Yılın ilk ayıyla birlikte zamlar da arka arkaya gelmeye başladı. Aslında çok da garipsenecek bir durum değil. Sadece yeniden değerleme oranını dikkate alsanız, bu artışların yaşanacağı biliniyordu.
Ama onun da ötesinde doğalgaz, elektrik gibi giderlerde fiyat belirleme zamanı olduğu için de artışları yaşadık. Elbette taksiden minibüse ulaştırmaya gelenler de cabası. Esasen her sene aynı şeyi yaşıyor, ama unutuyoruz.
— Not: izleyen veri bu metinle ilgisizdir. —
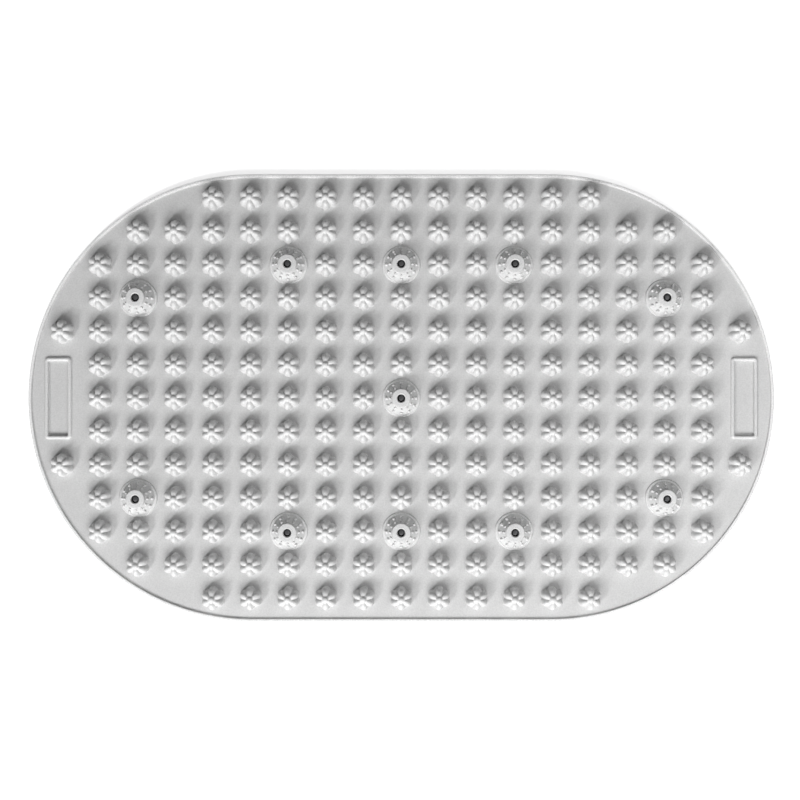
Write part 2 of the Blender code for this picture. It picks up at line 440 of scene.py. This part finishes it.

2020 yılının son günlerinde asgari ücret belirlendi. Asgari geçim indirimini bir kenara koyarsak 2 bin 385 TL’den bahsediyoruz. Çalışanların yüzde 40’tan fazlası bu rakamları alırken, önemli bir bölüm, yani günlük iş yapanlar bu rakamları bile elde edemiyorlar.
Emekliler zaten bu oranların yakınından bile geçemiyor. İşsizler ile EYT’liler ayrı bir sıkıntı. Tüm bunları topladığınızda aslında şu bir gerçek ki, Türkiye’de insanların çok büyük bir bölümü açlık sınırında gelir sahibi.
8 bin 500 TL’ye dayanmış yoksulluk sınırının yanında geçebilen nüfus ise çok düşük oranlarda. Şimdi düz mantıkla baktığınızda asgari ücrete yüzde 21,5 zam verildi. Enflasyon rakamını dikkate aldığınızda da geçen ay itibariyle, enflasyonun yüzde 7 üzerinde zam verdik övünmesini dinledik.
Oysa gerçek olmayan bir enflasyon rakamı üzerinden bu neyin böbürlenmesi anlamak mümkün değil. Sadece açlık ve yoksulluk rakamlarını ele alırsak, şu an verilen rakam, Aralık ayında açıklanan açlık sınırının 250-260 TL üzerinde...
Peki bu rakam ne zamana kadar dayanır? Geçen yıldan sağlamasına bakarsak, asgari ücret Mart ayı itibariyle verilen zamma karşılık açlık sınırının altında kalıyor.
2019 yılı Aralık ayı açlık sınırıyla, 2020 yılı Aralık ayı açlık sınırını mukayese ettiğimizde de çok net görüyoruz ki yüzde 20 fakirleşmişiz. Elbette gelirlerin karşılanamadığı bu süreçte, fakirleşmeyle kalınmamış, bir de üzerine borçlanılmış.
İşin içine bir de pandemi çaresizliği girip, insanlar ücretsiz izne yollanınca ya da yasak olduğundan, dolaylı yoldan işten çıkarılınca yaşanan geçim derdinin şiddeti daha çok hissedilir hale gelmiş.
Yani açlık sınırından bile yüzde 20 fakirleşmiş bir tüketici gerçeğiyle karşı karşıyayız. Yoksulluk sınırına henüz ulaşabilen yok. Nitekim yoksulluk sınırından da bakılsa, yaklaşık yüzde 20’lik fakirleşmenin sağlaması yapılabiliyor.
Ama günün sonunda çarpan etkisiyle kaybolan alım gücü ve yetişilemeyen yaşam maliyetleri bu yüzde 20 oranının çok daha yukarıda ve derinde hissedilmesine neden oluyor. Bu tablodan nasıl bir geçim çıkacak da, piyasada esnafından üreticisine işletmeler ayakta kalacak?
Ekonomi yönetiminin enflasyonu hedeflemesi güzel, ama ne enflasyon gerçek ne de verilen ücretle yaşanabildiği algısı. Fakirleşme sürerken de, ne hedef koyarsanız koyun; sonuca ulaşmak mümkün değil. Esas olan vatandaşın sofrasındaki çorbadır; gerisi boş.